TV Critics: Heston's Fantastical Food; Dara Ó Briain's Science Club; Some Girls; Food in England

“If part of art’s job is to make us look at the old world with new eyes, this programme was art.” Read on for the verdict on last night’s TV.

“What was objectionable about all this wasn’t Heston but the fundamental conceit that what he was doing was in some way useful. It wasn’t; it was just Heston having a bit of a laugh and trying his hand at something not even he will bother to do again. Which is fine, if you like that kind of thing, but I could have done without the endless padding that came with it. This was a 20 minute programme stretched to an hour. Heston has long traded off things being not quite what they seem. He’s succeeded once more. Only this time he turned everything into a turkey.”
John Crace, The Guardian

“The premise did not matter. You just want to see the twisted genius at work, thinking up six impossible things before, or, in this case, for breakfast… There was such exquisite method in all this madness (and in the programme) that I didn’t even want the condom he filled with egg yolk to burst.

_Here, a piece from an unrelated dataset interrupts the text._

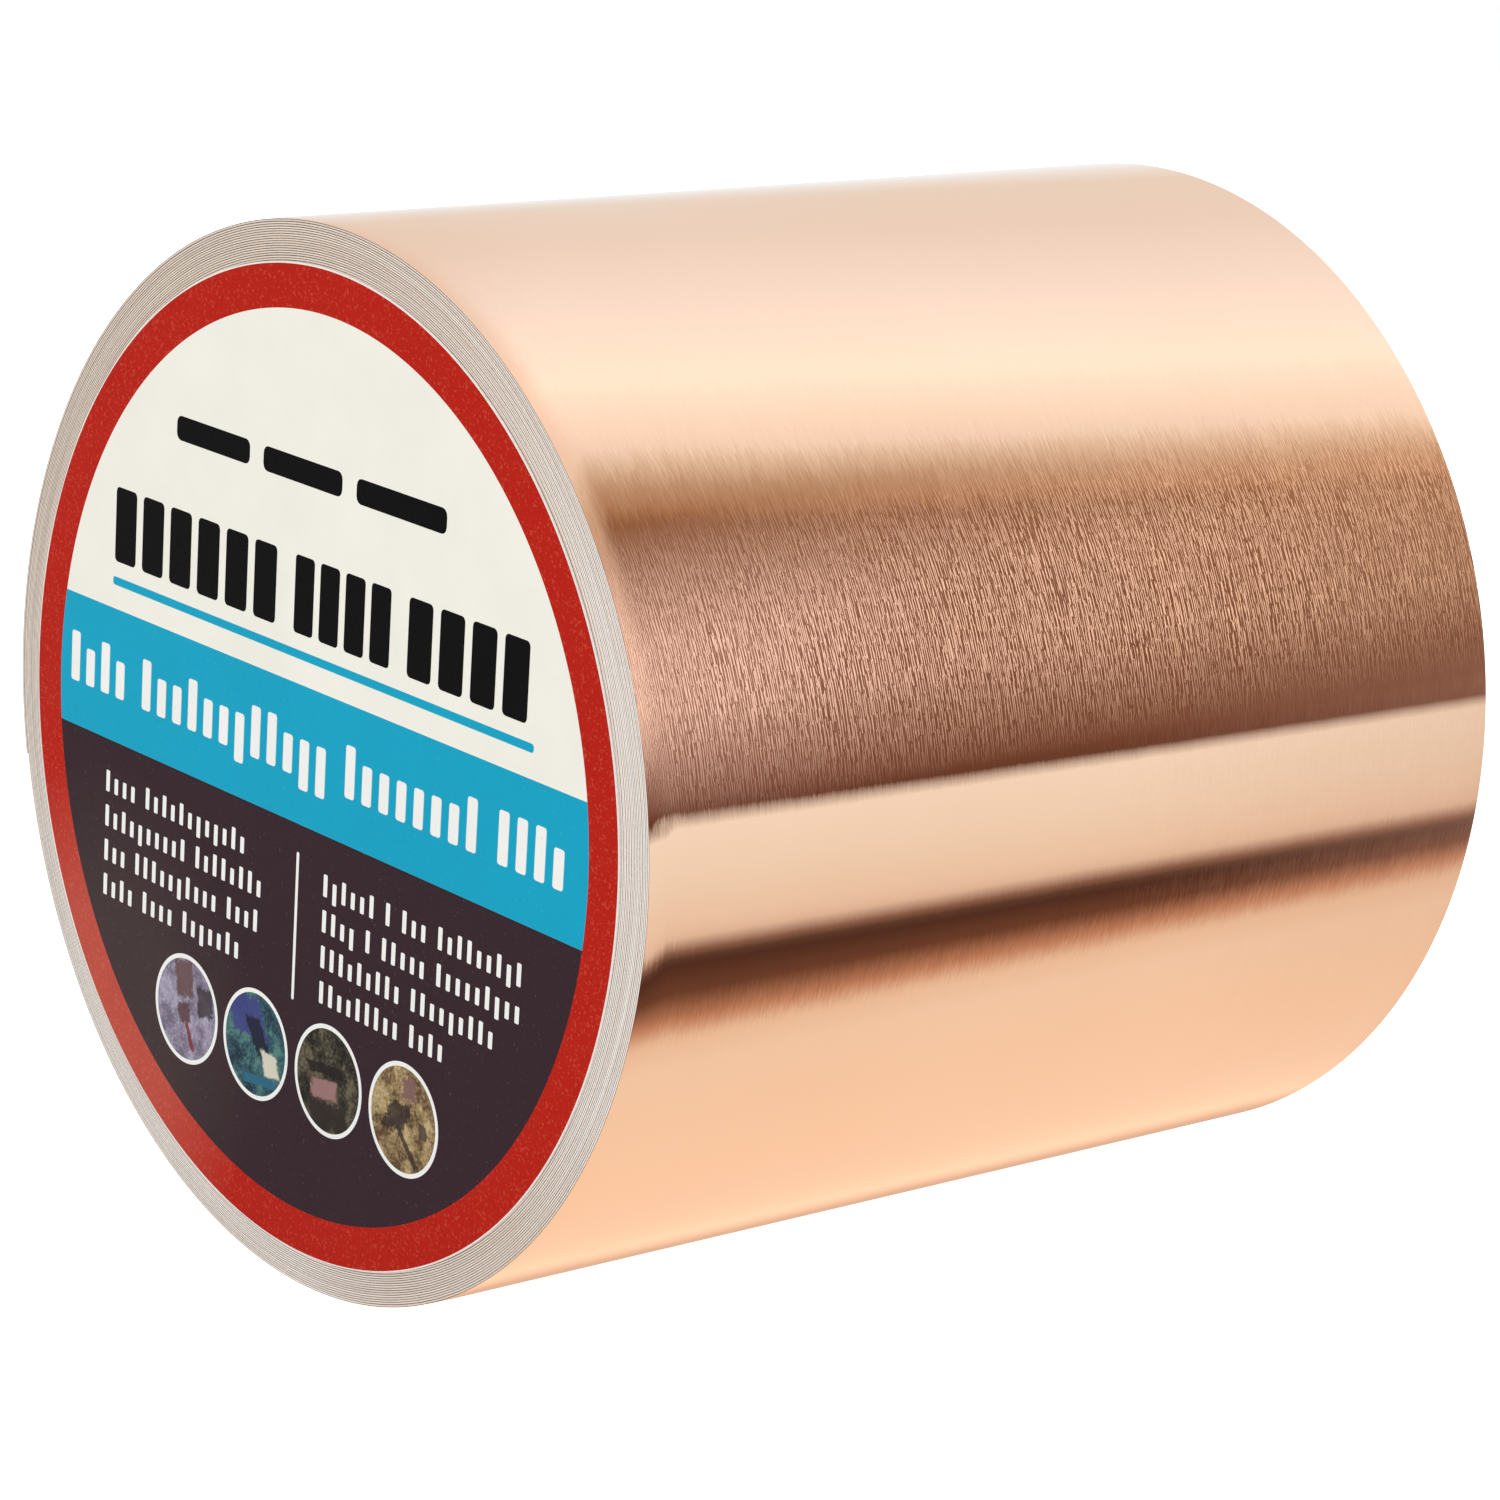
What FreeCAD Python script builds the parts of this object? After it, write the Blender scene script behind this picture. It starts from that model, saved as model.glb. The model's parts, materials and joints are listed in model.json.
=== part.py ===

Rather wonderfully, not a single celebrity took part. If part of art’s job is to make us look at the old world with new eyes, this programme was art. Well done.”
Andrew Billen, The Times

“Mr Blumenthal is on a mission to make more of us connect with our inner child. Speaking as a resident of London, where it’s normal, if not compulsory, for 40-year-old men to wear trainers and read books about boy wizards, I think we could do with connecting a little less with our inner child and a bit more with the outer grown-up.”
Matt Baylis, Daily Mail

“Notionally it was supposed to restore a sense of childhood magic to the viewer, but as a series of unappetising looking mock-ups filled the screen (potatoes covered with tomato sauce to make giant baked beans?) I found it brought the disapproving adult out in me.”
Tom Sutcliffe, The Independent

“Ó Briain’s guided tour of the subject was conducted with considerable panache in making the complex comprehensible. It helps that Ó Briain is a naturally funny and intelligent man, but what makes him so good on television is that he comes across as a very generous presenter; someone who doesn’t need to hog the camera and isn’t afraid to let his guests take centre stage.”
John Crace, The Guardian

“They’re a lot easier to bear than the Top Gear grew and (for me anyway) the raw material is more interesting too. But the determination to splice together informing with entertaining made for some odd moments… Anyone interested in science might also feel that the ratio of jokes to hard fact could be tilted a little more in favour of the latter.”
Tom Sutcliffe, The Independent

“The new sitcom Some Girls invades Inbetweeners territory by viewing the crudeness of contemporary adolescence through female eyes. The opener spent rather too much time having Viva, played by Adelayo Adebayo (so good, they practically named her twice) tell us all about her mates, but the plot got going nicely in the second half… Feminists and the Daily Mail should find it equally dispiriting.”
Andrew Billen, The Times

Food in England: The Lost World of Dorothy Hartley, BBC4

“Presented by historian Lucy Worsley, this was a tribute to a woman who really defied pigeonholing… Other people have looked to Hartley’s book to tell them how to light a log fire or boil a kettle of water in the open… Worlsey gave it, and its uniquely gifted and eccentric author, a wonderful puff.”